WHAT IS EXPECTED: Please output exactly the lines of the material from the first through the line containing "import Sketcher", and nothing more.

AVAILABLE DATA:
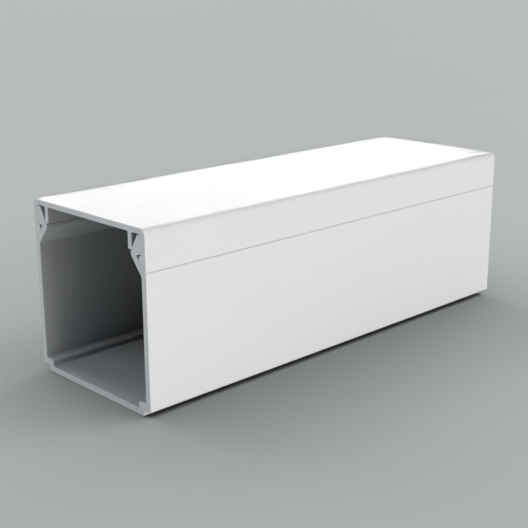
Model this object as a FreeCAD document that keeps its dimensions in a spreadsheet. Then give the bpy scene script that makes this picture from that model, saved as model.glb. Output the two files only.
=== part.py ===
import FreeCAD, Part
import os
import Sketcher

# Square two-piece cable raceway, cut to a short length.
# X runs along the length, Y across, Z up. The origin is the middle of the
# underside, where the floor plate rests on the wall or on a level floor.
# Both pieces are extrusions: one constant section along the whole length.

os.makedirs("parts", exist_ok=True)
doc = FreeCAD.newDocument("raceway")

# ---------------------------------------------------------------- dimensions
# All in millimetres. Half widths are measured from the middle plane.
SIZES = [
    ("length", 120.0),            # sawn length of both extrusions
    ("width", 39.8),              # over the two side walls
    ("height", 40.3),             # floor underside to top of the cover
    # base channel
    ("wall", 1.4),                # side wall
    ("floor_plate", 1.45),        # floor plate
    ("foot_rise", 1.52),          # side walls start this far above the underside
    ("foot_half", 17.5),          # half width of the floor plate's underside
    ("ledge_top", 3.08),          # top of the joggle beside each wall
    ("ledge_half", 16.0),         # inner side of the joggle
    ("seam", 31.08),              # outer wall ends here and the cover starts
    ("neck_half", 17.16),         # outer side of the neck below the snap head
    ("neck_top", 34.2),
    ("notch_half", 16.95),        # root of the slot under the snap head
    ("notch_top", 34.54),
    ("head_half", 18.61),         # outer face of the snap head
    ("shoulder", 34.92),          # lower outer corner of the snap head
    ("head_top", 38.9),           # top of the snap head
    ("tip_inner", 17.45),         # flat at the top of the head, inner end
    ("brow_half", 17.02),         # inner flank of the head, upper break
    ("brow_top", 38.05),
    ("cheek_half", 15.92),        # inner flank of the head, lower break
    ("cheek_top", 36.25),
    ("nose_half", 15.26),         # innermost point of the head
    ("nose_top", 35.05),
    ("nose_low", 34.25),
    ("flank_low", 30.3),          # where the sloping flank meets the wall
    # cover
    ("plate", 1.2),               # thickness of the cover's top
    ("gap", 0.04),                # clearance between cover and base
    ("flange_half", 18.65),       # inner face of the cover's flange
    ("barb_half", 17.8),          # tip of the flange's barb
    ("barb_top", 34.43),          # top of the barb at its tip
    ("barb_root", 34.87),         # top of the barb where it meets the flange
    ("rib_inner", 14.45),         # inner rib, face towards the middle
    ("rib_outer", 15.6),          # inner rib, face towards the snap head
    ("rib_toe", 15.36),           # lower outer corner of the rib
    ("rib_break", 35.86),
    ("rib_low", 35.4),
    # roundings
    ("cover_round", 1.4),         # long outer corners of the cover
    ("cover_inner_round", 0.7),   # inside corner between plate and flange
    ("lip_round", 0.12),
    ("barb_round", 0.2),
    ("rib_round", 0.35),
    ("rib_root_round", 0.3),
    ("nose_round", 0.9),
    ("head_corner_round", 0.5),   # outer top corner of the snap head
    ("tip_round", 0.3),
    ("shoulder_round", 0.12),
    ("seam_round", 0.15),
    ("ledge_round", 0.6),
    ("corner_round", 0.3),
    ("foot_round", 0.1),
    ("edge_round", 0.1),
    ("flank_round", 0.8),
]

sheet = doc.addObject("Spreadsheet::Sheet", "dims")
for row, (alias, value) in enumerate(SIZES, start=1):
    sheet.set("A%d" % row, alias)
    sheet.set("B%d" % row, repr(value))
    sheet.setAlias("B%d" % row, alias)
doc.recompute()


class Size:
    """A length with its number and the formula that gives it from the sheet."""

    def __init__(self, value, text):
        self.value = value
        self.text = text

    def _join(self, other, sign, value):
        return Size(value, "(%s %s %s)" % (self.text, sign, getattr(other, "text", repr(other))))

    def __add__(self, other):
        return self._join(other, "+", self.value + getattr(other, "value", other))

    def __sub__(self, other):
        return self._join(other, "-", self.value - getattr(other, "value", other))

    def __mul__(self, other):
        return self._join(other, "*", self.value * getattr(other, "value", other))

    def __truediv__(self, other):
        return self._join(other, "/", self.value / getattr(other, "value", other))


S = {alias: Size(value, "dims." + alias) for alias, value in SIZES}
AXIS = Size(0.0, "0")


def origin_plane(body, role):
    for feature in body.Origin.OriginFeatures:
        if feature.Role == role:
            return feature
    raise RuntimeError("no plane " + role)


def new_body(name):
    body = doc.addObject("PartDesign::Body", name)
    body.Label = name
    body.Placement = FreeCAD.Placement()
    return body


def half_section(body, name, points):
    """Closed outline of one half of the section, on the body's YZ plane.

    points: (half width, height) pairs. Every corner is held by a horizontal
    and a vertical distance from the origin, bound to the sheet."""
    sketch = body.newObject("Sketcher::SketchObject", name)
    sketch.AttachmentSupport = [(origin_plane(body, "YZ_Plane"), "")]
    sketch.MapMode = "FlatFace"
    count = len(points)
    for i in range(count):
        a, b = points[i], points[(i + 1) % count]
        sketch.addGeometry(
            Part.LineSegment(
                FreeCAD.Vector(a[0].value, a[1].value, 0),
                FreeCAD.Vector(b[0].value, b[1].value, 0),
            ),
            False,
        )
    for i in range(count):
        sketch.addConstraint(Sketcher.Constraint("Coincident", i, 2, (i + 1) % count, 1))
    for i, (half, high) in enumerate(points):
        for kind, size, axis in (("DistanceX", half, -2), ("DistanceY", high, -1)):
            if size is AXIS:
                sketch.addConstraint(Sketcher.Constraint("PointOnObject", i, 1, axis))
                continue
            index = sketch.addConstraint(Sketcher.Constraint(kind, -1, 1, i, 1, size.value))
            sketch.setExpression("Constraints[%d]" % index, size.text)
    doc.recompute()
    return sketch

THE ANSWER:
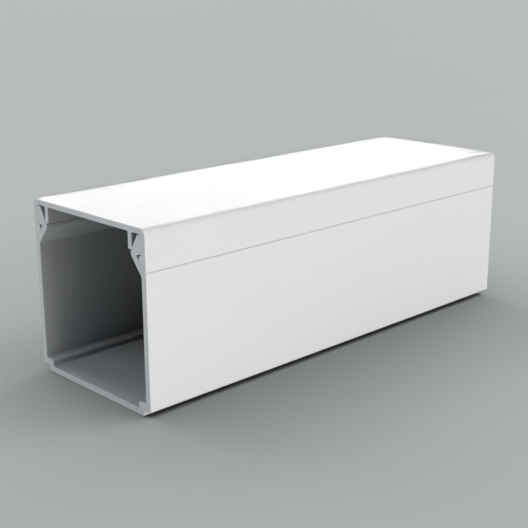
Model this object as a FreeCAD document that keeps its dimensions in a spreadsheet. Then give the bpy scene script that makes this picture from that model, saved as model.glb. Output the two files only.
=== part.py ===
import FreeCAD, Part
import os
import Sketcher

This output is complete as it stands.